No, first things first, I told myself: Compare the nutritional facts. Do they line up? Almost. The Osem Bamba clocked in at just a touch higher in fat percentage.
Next up, I compared the puffs. While each Bamba puff is a bit like a snowflake — no two are exactly the same — the size and shape of the puffs in the two packages were roughly the same. Finally, the real deal: the taste. I tasted more puffs than I cared to count — the things we do in the name of research — comparing, contrasting and drinking water between to give my palate a break. At first, the TJ’s Bamba tasted just a touch saltier, but that sensation faded. I was as sure as I could be from my tasting that the TJ’s Bamba was the real McCoy — but I was determined to get that on the record.
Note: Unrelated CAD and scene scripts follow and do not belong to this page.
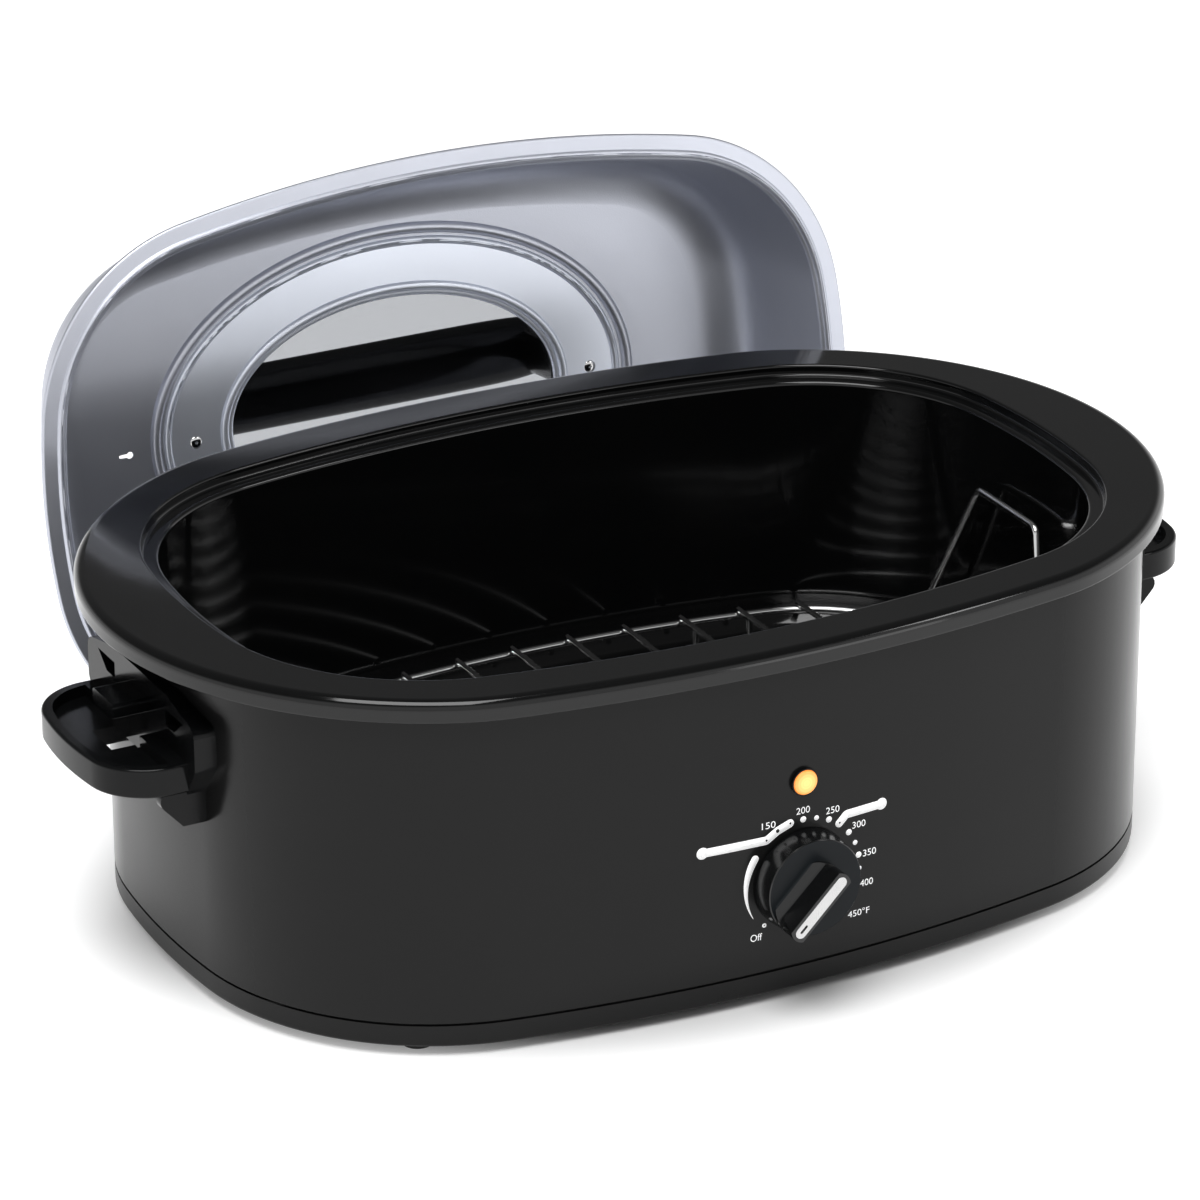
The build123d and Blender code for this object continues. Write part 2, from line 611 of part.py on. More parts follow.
with BuildPart() as thermostat_screws:
    for side in sides:
        seat_y = -wall_y(THERMOSTAT_SCREW_X) - SEAT
        pan_head_screw(
            Vector(side * THERMOSTAT_SCREW_X, seat_y, KNOB_Z),
            Y_DIR,
            SMALL_SCREW_RADIUS,
            plate_back_y - seat_y + THERMOSTAT_DEPTH / 4,
            SMALL_HEAD_RADIUS,
            KNOB_GAP / 2,
        )

# ---------------------------------------------------------------- knob
knob_axis = Axis((0, knob_back_y, KNOB_Z), (0, -1, 0))
pointing = Vector(cos(radians(OFF_ANGLE)), 0, sin(radians(OFF_ANGLE)))
outward = Vector(0, -1, 0)
knob_origin = Vector(0, knob_back_y, KNOB_Z)
knob_front = Plane(origin=knob_origin, x_dir=pointing, z_dir=outward)
knob_section = Plane(origin=knob_origin, x_dir=pointing, z_dir=pointing.cross(outward))
grip_section = Plane(origin=knob_origin, x_dir=outward.cross(pointing), z_dir=pointing)
hub_front = KNOB_DEPTH - KNOB_WALL
grip_top = KNOB_DEPTH + GRIP_DEPTH
socket_depth = grip_top - 2 * KNOB_WALL
bar_length = GRIP_TAIL_END + GRIP_POINTER_END
bar_middle = (GRIP_POINTER_END - GRIP_TAIL_END) / 2


def spindle_section(plane, gap):
    """The round spindle's section with its flat, grown by a gap."""
    with BuildSketch(plane) as section:
        Circle(SHAFT_RADIUS + gap)
        with Locations((2 * SHAFT_RADIUS - SHAFT_FLAT + gap, 0)):
            Rectangle(2 * SHAFT_RADIUS, 4 * SHAFT_RADIUS, mode=Mode.SUBTRACT)
    return section.sketch


def cut_to_plan(width):
    """Keep what lies inside a bar's round-ended plan."""
    with BuildSketch(knob_front) as plan:
        with Locations((bar_middle, 0)):
            SlotOverall(bar_length, width)
    extrude(plan.sketch, amount=2 * grip_top, mode=Mode.INTERSECT)


grip_foot = (GRIP_FOOT_WIDTH / 2, KNOB_DEPTH + GRIP_FLARE_RISE)
flare_foot = (GRIP_FLARE_WIDTH / 2, KNOB_DEPTH - KNOB_EDGE)
flare_middle = ((grip_foot[0] + flare_foot[0]) / 2, KNOB_DEPTH + KNOB_EDGE)

with BuildPart() as grip_flare:
    with BuildSketch(grip_section.offset(-GRIP_TAIL_END)) as flare_profile:
        with BuildLine():
            Line((0, flare_foot[1]), flare_foot)
            ThreePointArc(flare_foot, flare_middle, grip_foot)
            Line(grip_foot, (0, grip_foot[1]))
            mirror(about=Plane.YZ)
        make_face()
    extrude(flare_profile.sketch, amount=bar_length)
    cut_to_plan(GRIP_FLARE_WIDTH - 2 * KNOB_EDGE)

with BuildPart() as grip_bar:
    with BuildSketch(grip_section.offset(-GRIP_TAIL_END)) as bar_profile:
        with BuildLine():
            Line((0, hub_front), (grip_foot[0], hub_front))
            Line((grip_foot[0], hub_front), grip_foot)
            Line(grip_foot, (GRIP_TOP_WIDTH / 2, grip_top))
            Line((GRIP_TOP_WIDTH / 2, grip_top), (0, grip_top))
            mirror(about=Plane.YZ)
        make_face()
    extrude(bar_profile.sketch, amount=bar_length)
    cut_to_plan(GRIP_FOOT_WIDTH)

with BuildPart() as knob:
    with BuildSketch(knob_section) as skirt_profile:
        with BuildLine():
            Polyline(
                (0, KNOB_HUB_SETBACK),
                (KNOB_HUB_RADIUS, KNOB_HUB_SETBACK),
                (KNOB_HUB_RADIUS, hub_front),
                (KNOB_SKIRT_RADIUS - KNOB_WALL, hub_front),
                (KNOB_SKIRT_RADIUS - KNOB_WALL, 0),
                (KNOB_SKIRT_RADIUS, 0),
                (KNOB_FACE_RADIUS + KNOB_EDGE, KNOB_DEPTH - KNOB_EDGE),
                (KNOB_FACE_RADIUS, KNOB_DEPTH),
                (0, KNOB_DEPTH),
                close=True,
            )
        make_face()
    revolve(skirt_profile.sketch, axis=knob_axis)
    add(grip_flare.part)
    add(grip_bar.part)
    extrude(spindle_section(knob_front, SEAT), amount=socket_depth, mode=Mode.SUBTRACT)
    with BuildSketch(knob_front.offset(grip_top)) as pocket:
        pocket_length = bar_length - 2 * POINTER_MARGIN + 2 * SEAT
        with Locations((bar_middle, 0)):
            SlotOverall(pocket_length, POINTER_WIDTH + 2 * SEAT)
    extrude(pocket.sketch, amount=-POINTER_DEPTH, mode=Mode.SUBTRACT)

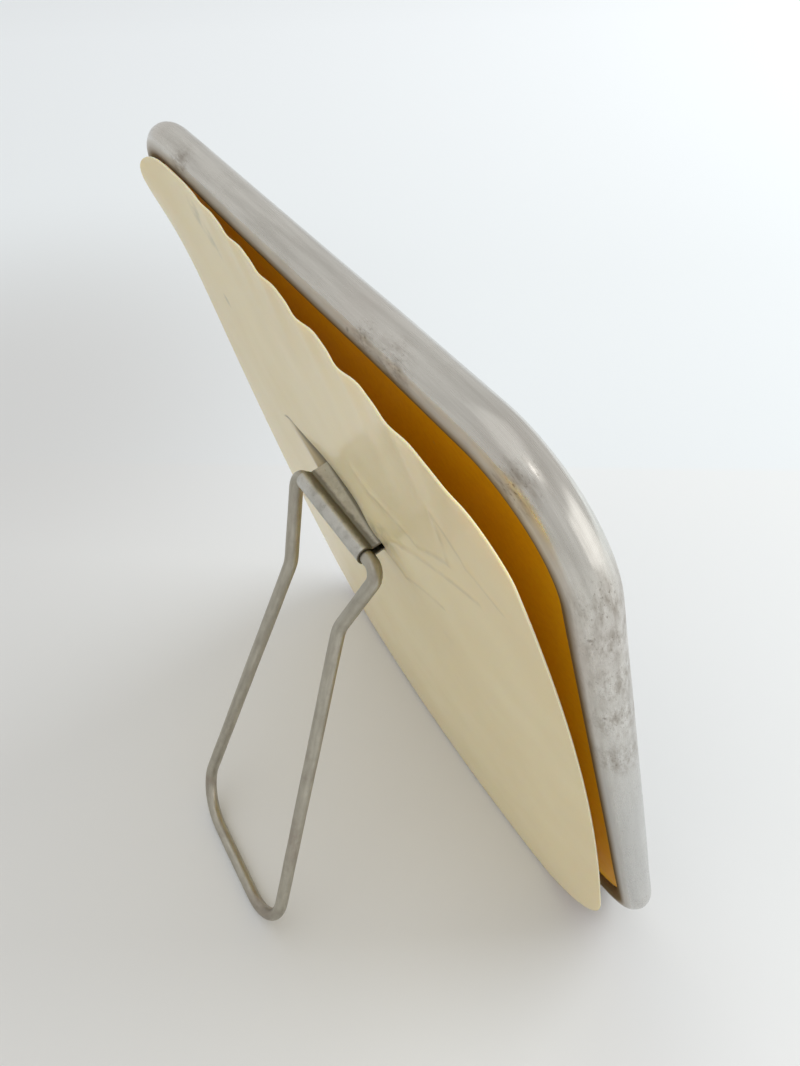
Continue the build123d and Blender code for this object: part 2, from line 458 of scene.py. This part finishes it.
# The sheet bulges at the slit's -X end. Beside the tear its upper lip is sunk, its lower lip raised.
BULGE = 1.5 * MM
UPPER_LIP_DIP = 0.6 * MM
LOWER_LIP_RISE = 1.85 * MM


def from_line(point, start, end):
    """How far a point is from a straight stretch."""
    run = end - start
    share = max(0.0, min(1.0, (point - start).dot(run) / run.length_squared))
    return (point - start - run * share).length


def ripple(x):
    """The scalloped top edge: uneven waves, strongest left of the middle."""
    turn = 2 * math.pi * (x + 17 * MM) / (14.6 * MM)
    strength = 0.36 * hump(x, -30 * MM, 26 * MM) + 0.2 * hump(x, 12 * MM, 20 * MM)
    return (math.cos(turn) + 0.25 * math.cos(2 * turn + 0.9)) * strength * MM


def lip_lift(x, y):
    """The bulge at the slit's -X end, and the two lips beside the tear."""
    away = abs(y - SLIT_TOP)
    bulge = BULGE * hump(x, -12 * MM, 8 * MM) * hump(away, 0, 12 * MM)
    if y > SLIT_TOP - TEAR_WIDTH / 2:
        return bulge - UPPER_LIP_DIP * hump(x, 14 * MM, 13 * MM) * math.exp(-away / (15 * MM))
    rise = 1 - 1.6 * hump(away - TEAR_WIDTH, 0, 1.0 * MM)
    return bulge + LOWER_LIP_RISE * hump(x, 12 * MM, 12 * MM) * rise * math.exp(-away / (17 * MM))


def crease_lift(x, y):
    """The creases, and a fine crumple at the slit's -X end."""
    lift = 0.0
    for start, end in CREASES:
        apart = from_line(Vector((x, y)), start * MM, end * MM)
        lift += CREASE_HEIGHT * hump(apart, 0, CREASE_WIDTH)
    strength = hump(x, -18 * MM, 5 * MM) * hump(y, SLIT_UP + 1 * MM, 5 * MM)
    return lift + CRUMPLE_HEIGHT * strength * noise.noise(Vector((x, y * 0.6, 0)) / (2.2 * MM))


def sheet_lift(x, y):
    """How far the sheet stands behind the rim."""
    middle_y = (SHEET_BOTTOM + SHEET_TOP) / 2
    across = x / SHEET_HALF_WIDTH
    up = (y - middle_y) / (SHEET_TOP - middle_y)
    lift = parabola([parabola(row, across) for row in SHEET_LIFTS], up)
    lift += ripple(x) * math.exp(-(SHEET_TOP - y) / (9 * MM))
    from_corner = math.hypot(x - SHEET_HALF_WIDTH, y - SHEET_TOP)
    lift += CURL * hump(from_corner, 0, CURL_REACH)
    return lift + lip_lift(x, y) + crease_lift(x, y)


def on_sheet(x, y):
    """A point of the sheet's middle surface, in the row frame."""
    return place(x, y, -RIM_RADIUS - sheet_lift(x, y))


def loop_through(points, spacing):
    """Evenly spaced points along an open chain of straight runs."""
    result = []
    for a, b in zip(points, points[1:]):
        count = max(1, round((b - a).length / spacing))
        result += [a.lerp(b, i / count) for i in range(count)]
    return result


def sheet_outline():
    """The sheet's edge in three parts: beside the upper lip, the closed end and the lower lip."""
    edge, low, high = SHEET_HALF_WIDTH, SHEET_BOTTOM, SHEET_TOP
    middle = (low + high) / 2

    def corner(index, side, top):
        radius = SHEET_CORNERS[index]
        centre = Vector((side * (edge - radius), high - radius if top else low + radius))
        angles = [math.radians(90 * index + 90 * i / 20) for i in range(21)]
        return [centre + Vector((math.cos(a), math.sin(a))) * radius for a in angles]

    upper = [Vector((edge, middle))] + corner(0, 1, True) + corner(1, -1, True)
    left = [upper[-1], Vector((-edge, low + SHEET_CORNERS[2]))]
    lower = corner(2, -1, False) + corner(3, 1, False) + [Vector((edge, middle))]
    return [loop_through(part, 1.15 * MM) for part in (upper, left, lower)]


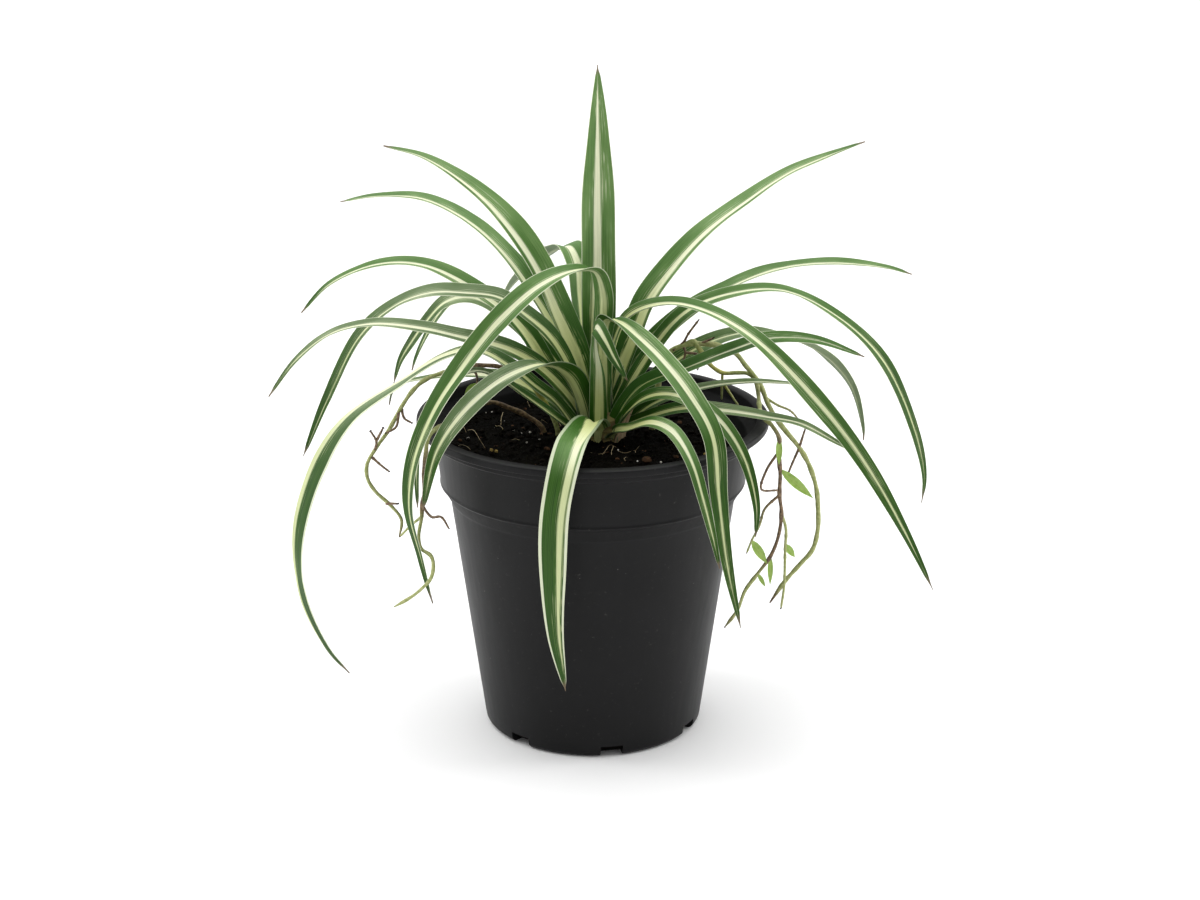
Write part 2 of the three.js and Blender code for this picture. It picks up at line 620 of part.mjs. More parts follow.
const plant = new THREE.Group();
plant.add(piece('pot', pot(), LOOKS.pot));
plant.add(piece('soil', soil(), LOOKS.soil));
plant.add(piece('crown', crown(), LOOKS.crown));
for (const name of Object.keys(LEAVES)) {
  plant.add(piece(name, leaf(name), LOOKS.leaf));
}
for (const name of Object.keys(STEMS)) {
  plant.add(piece(name, stem(name), LOOKS.stem));
}

export default plant;
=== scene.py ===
import math
import random
from collections import namedtuple
from functools import partialmethod
from itertools import combinations, product
from types import SimpleNamespace as Sizes

import bpy
import numpy as np
from mathutils import Matrix, Vector, noise


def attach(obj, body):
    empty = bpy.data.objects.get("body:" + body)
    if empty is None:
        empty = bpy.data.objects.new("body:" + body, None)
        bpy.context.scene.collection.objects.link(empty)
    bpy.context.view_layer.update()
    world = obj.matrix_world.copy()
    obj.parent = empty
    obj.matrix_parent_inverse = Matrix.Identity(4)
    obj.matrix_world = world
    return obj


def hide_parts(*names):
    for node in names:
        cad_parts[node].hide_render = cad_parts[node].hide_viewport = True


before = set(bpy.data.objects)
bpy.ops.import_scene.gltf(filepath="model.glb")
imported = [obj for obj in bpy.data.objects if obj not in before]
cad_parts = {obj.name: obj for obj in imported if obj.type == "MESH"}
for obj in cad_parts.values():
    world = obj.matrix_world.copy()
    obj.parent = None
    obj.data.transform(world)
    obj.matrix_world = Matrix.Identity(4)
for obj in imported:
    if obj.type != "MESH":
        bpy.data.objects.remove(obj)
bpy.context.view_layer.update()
SCENE = bpy.context.scene

MM = 0.001

# ---- sizes ----

POT = Sizes(
    rim_radius=70, height=129, lip_thickness=2.8, lip_inner_radius=65.2, bead_radius=66.6, bead_drop=5.7,
    bead_slope=1.3, collar_top_radius=62.8, collar_bottom_radius=60.7, collar_drop=26, body_top_radius=57,
    body_top_drop=33, base_radius=44, wall=1.7, floor=2.2, foot_edge=1.5,
)
BEAD = POT.height - POT.bead_drop
COLLAR_BOTTOM = POT.height - POT.collar_drop
BODY_TOP = POT.height - POT.body_top_drop
DRAIN_SLOT = Sizes(count=7, width=9, height=4.5, depth=6, first_angle=-80)
SOIL = Sizes(level=117.5, bump=1.2, broad_wave=5.5, fine_wave=2.4, gap=0.3, mound=1.8, mound_width=15,
             sink=0.4)
CROWN = Sizes(x=3, y=8, radius=11, neck_radius=8.8, neck_height=8.4, dome=14, foot=5)
BLADE = Sizes(
    root_keel=32, tip_keel=10, root_width=0.62, sheath_flare=0.4, flare_length=24,
    tip_half_width=0.5, full_from=0.28, full_to=0.5, taper=2.1,
    root_thickness=1.1, thickness=0.5, tip_thickness=0.3, thins_over=22,
    rib=0.22, rib_width=0.12, fold_softness=0.14, edge_droop=0.14, sink=0.3,
    ripple=0.09, wobble=2.5, uneven=0.02, tip_pinch=0.75,
)
CLASP = Sizes(widening=1.2, keel=22, length=14)  # how the feet of the blades wrap the crown
COLUMNS = 18  # quads across a blade
SIDES = Sizes(pot=224, soil=300, crown=96, stem=10, fibre=6)
ROW_STEP = 1.5  # millimetres between two rows of a blade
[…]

After many emails to the PR team of Nestle, Osem’s parent company, a spokesperson wrote back to say: “This Bamba is indeed made by the factory in Israel.” A day later, Trader Joe’s broke with their tradition of secrecy, telling Eater: “We were aware of the popularity of the product and the fact that it was difficult to find in the U.S. We wanted to make this popular snack available to our customers and give them the chance to enjoy it. Part of that is making it recognizable to them.”
With something gained, there’s often something lost. In this case, I’ve lost the feeling that comes from turning the corner in a store and being surprised to happen upon that shiny blue package. I’ve lost that secret handshake. But, if it means that there is now more Bamba to share, to bring on picnics, to stock a house party with, or to snack on during a road trip, I’ll settle for that.